12 Ook onder in de zalenbouw, die zuidwaarts lag, was er bij het begin van de muur, die in de richting van de buiten-voorhof liep, een deur voor hen, die van het oosten kwamen.
And according to the doors of the chambers that [were] toward the south [was] a door in the head of the way, [even] the way directly before the wall toward the east, as one entereth into them.
13 Hij sprak tot mij: De noordelijke zalen en de zuidelijke zalen, die op het plein liggen, zijn de heilige zalen, waar de priesters, die tot Jahweh mogen naderen, het hoogheilige eten; daar moeten ze ook het hoogheilige, het dankoffer, het zonde-offer en het schuldoffer neerleggen, omdat die plaats heilig is.
Then said he unto me, The north chambers [and] the south chambers, which [are] before the separate place, they [be] holy chambers, where the priests that approach unto the LORD shall eat the most holy things: there shall they lay the most holy things, and the meat offering, and the sin offering, and the trespass offering; for the place [is] holy.
14 Komen de priesters daar, dan mogen ze niet uit het heilige naar de buiten-voorhof gaan, maar moeten ze daar hun dienstgewaden neerleggen, want die zijn heilig. Ze moeten andere gewaden aantrekken: dan eerst mogen ze op de plaats komen, die voor het volk is bestemd
When the priests enter therein, then shall they not go out of the holy [place] into the utter court, but there they shall lay their garments wherein they minister; for they [are] holy; and shall put on other garments, and shall approach to [those things] which [are] for the people.
15 Toen hij klaar was met het opmeten van de binnenbouw, bracht hij mij door de poort, die op het oosten ligt, naar buiten, en mat de ringmuur op.
Now when he had made an end of measuring the inner house, he brought me forth toward the gate whose prospect [is] toward the east, and measured it round about.
16 Hij mat met de duimstok de oostkant: vijf honderd roeden aan de duimstok. Toen wendde hij zich naar de noordkant,
He measured the east side with the measuring reed, five hundred reeds, with the measuring reed round about.
17 en mat die: vijf honderd roeden aan de duimstok.

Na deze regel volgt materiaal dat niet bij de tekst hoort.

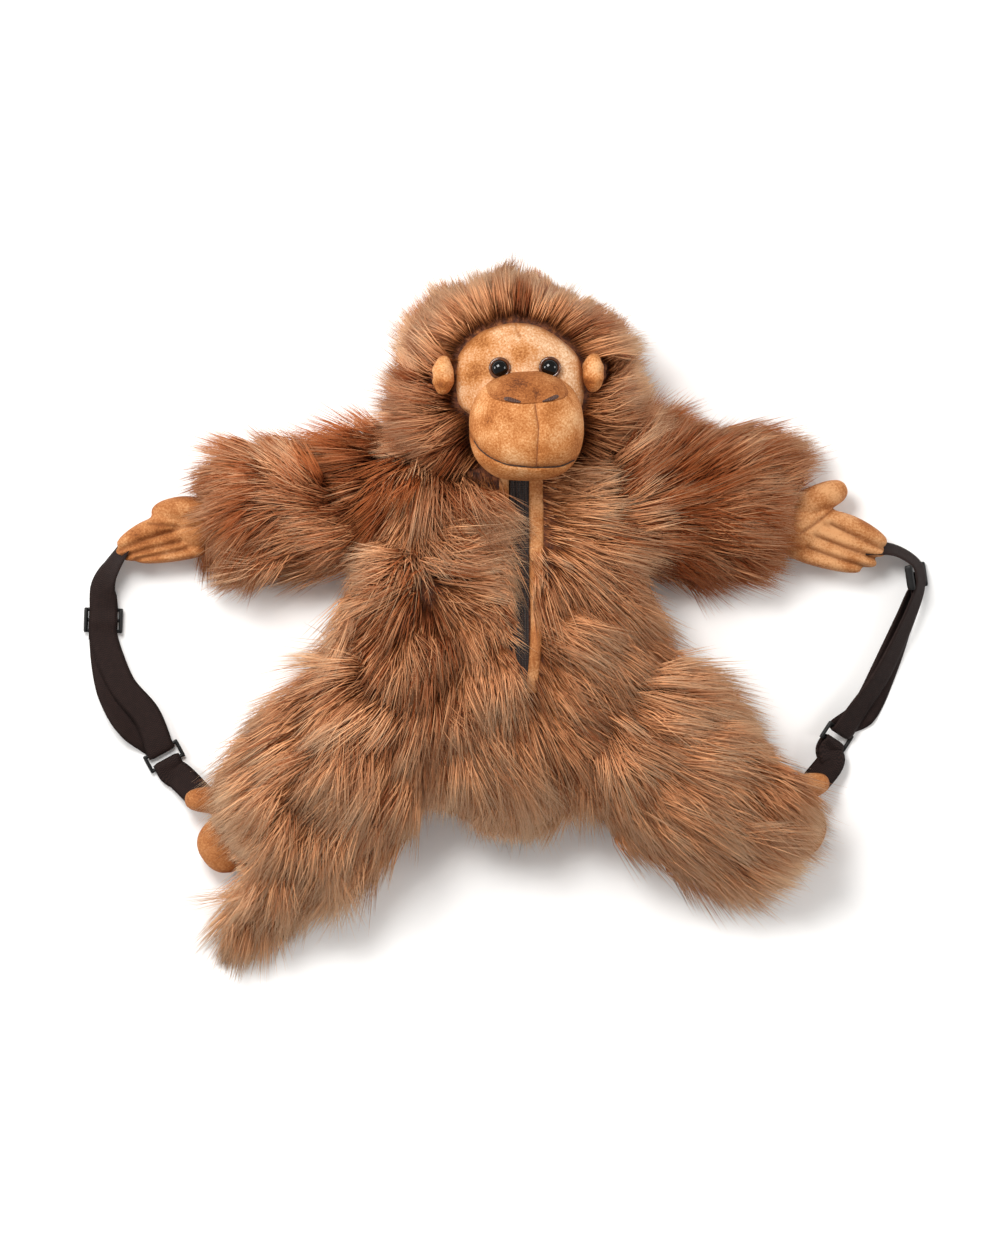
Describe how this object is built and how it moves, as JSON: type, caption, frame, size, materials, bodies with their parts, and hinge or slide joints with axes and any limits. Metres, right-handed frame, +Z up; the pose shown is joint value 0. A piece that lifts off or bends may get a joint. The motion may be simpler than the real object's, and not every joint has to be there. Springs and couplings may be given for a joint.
{
  "type": "monkey backpack",
  "caption": "Furry monkey-shaped soft backpack lying on its back, with a velour face, a zip down the belly and webbing straps from hands to feet.",
  "frame": {"origin": "on the surface the part lies on, at the middle of the flat underside of the torso", "axes": "+X from the hand at the left of the picture to the hand at its right, +Y from the crotch to the crown, +Z up out of the face and belly"},
  "size_m": [0.5948, 0.4964, 0.144],
  "materials": {
    "fur": "long-pile brown fur cloth with paler tips",
    "velour": "short-pile tan velour",
    "nose_velour": "short-pile brown velour",
    "thread": "dark brown embroidery thread",
    "eye_brown": "polished brown plastic",
    "black_gloss": "polished black plastic",
    "black_plastic": "satin black plastic",
    "zip_tape": "dark brown ribbed zip tape",
    "webbing": "dark brown woven webbing"
  },
  "bodies": {
    "root": {"torso": "fur", "head": "fur", "face": "velour", "muzzle_left": "velour", "muzzle_right": "velour", "lower_lip": "velour", "nose": "nose_velour", "nostril_left": "thread", "nostril_right": "thread", "ear_left": "velour", "ear_right": "velour", "eye_rim_left": "eye_brown", "eye_rim_right": "eye_brown", "eye_left": "black_gloss", "eye_right": "black_gloss", "arm_left": "fur", "arm_right": "fur", "hand_left": "velour", "hand_right": "velour", "leg_left": "fur", "leg_right": "fur", "foot_left": "velour", "foot_right": "velour", "tail": "fur", "zip_tape": "zip_tape", "zip_chain": "zip_tape", "zip_slider": "black_plastic", "placket_left": "velour", "placket_right": "velour", "strap_left": "webbing", "strap_right": "webbing", "slider_left": "black_plastic", "slider_right": "black_plastic", "ring_left": "black_plastic", "ring_right": "black_plastic", "tab_left": "webbing", "tab_right": "webbing"}
  },
  "joints": []
}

Vervolgens wendde hij zich om naar de zuidkant,
He measured the north side, five hundred reeds, with the measuring reed round about.
18 en mat die: vijfhonderd roeden aan de duimstok.
He measured the south side, five hundred reeds, with the measuring reed.
19 Tenslotte wendde hij zich naar de westkant en mat die: vijfhonderd roeden aan de duimstok.
He turned about to the west side, [and] measured five hundred reeds with the measuring reed.
20 Aan vier zijden mat hij hem op: de ringmuur, die het heilige van het profane scheidde, was vijfhonderd el lang en vijfhonderd el breed.
He measured it by the four sides: it had a wall round about, five hundred [reeds] long, and five hundred broad, to make a separation between the sanctuary and the profane place.